Berman also draws explicit comparisons between the two timelines when Bess responds to the discovery of Willa’s body. For example, Bess thinks to herself that unlike Willa, Evangeline was younger and much easier to pigeonhole as a “saint.” By contrast, Willa is an adult with a massive social media presence and a more developed personality. Reflecting on her own past experiences, Bess is sure that Willa will continue to be of interest to the international media, and she wonders how the media will manage to distort Willa and Joni to fit the narrative they choose to develop.

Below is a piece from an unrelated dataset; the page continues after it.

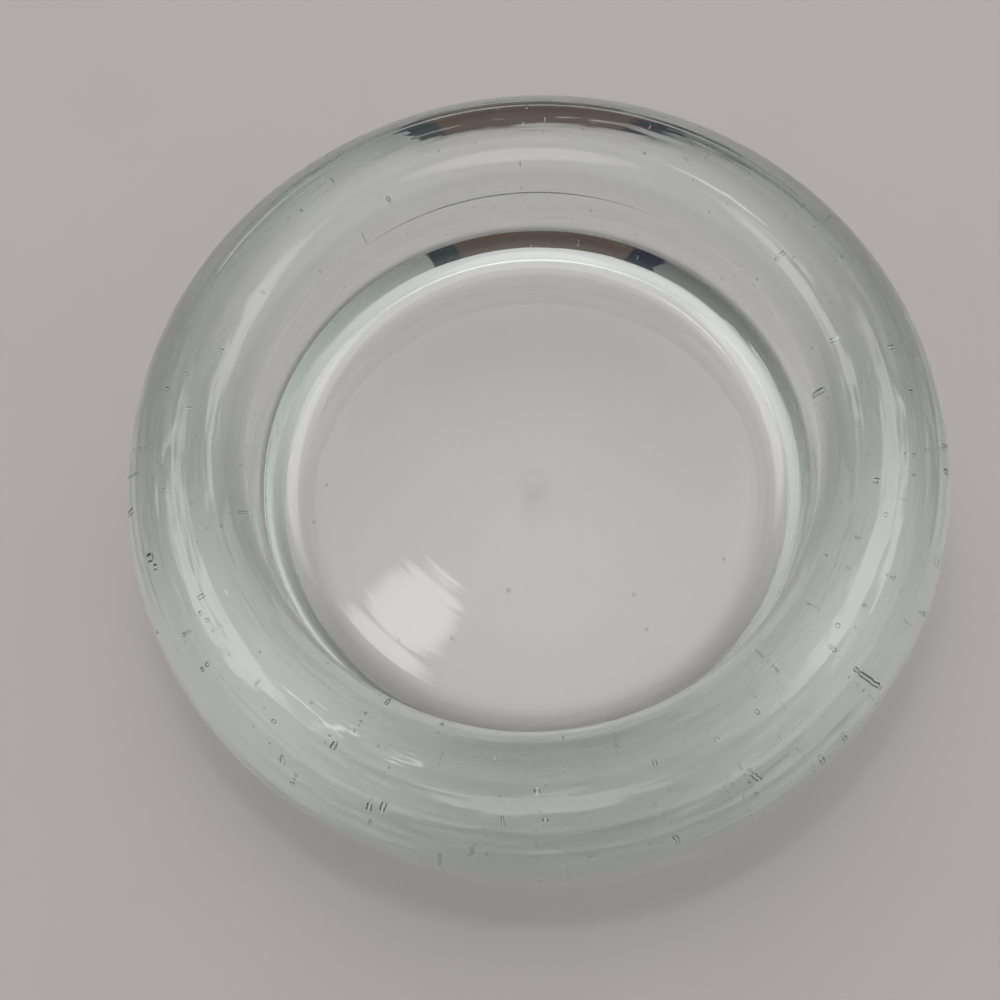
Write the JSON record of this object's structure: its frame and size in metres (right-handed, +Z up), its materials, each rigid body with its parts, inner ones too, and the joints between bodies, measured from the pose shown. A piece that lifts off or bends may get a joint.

At this point, Bess is deeply cynical about the ways in which women are depicted in the media, but her analysis of the current media storm surrounding Willa and Joni also helps her to think more critically about Joni’s character, and she gradually comes to new realizations about both the adult Joni and the brash girl she used to be. However, although Bess shows some progress in terms of emotional growth, the media storm surrounding Willa takes its toll. In the light of her increasing fear and paranoia in the face of the new public scrutiny, it becomes obvious that Joni’s choice to involve Bess in her own problems is callous and insensitive, and this aspect of the 2018 timeline confirms that Joni is manipulative and self-serving and was never an authentic friend.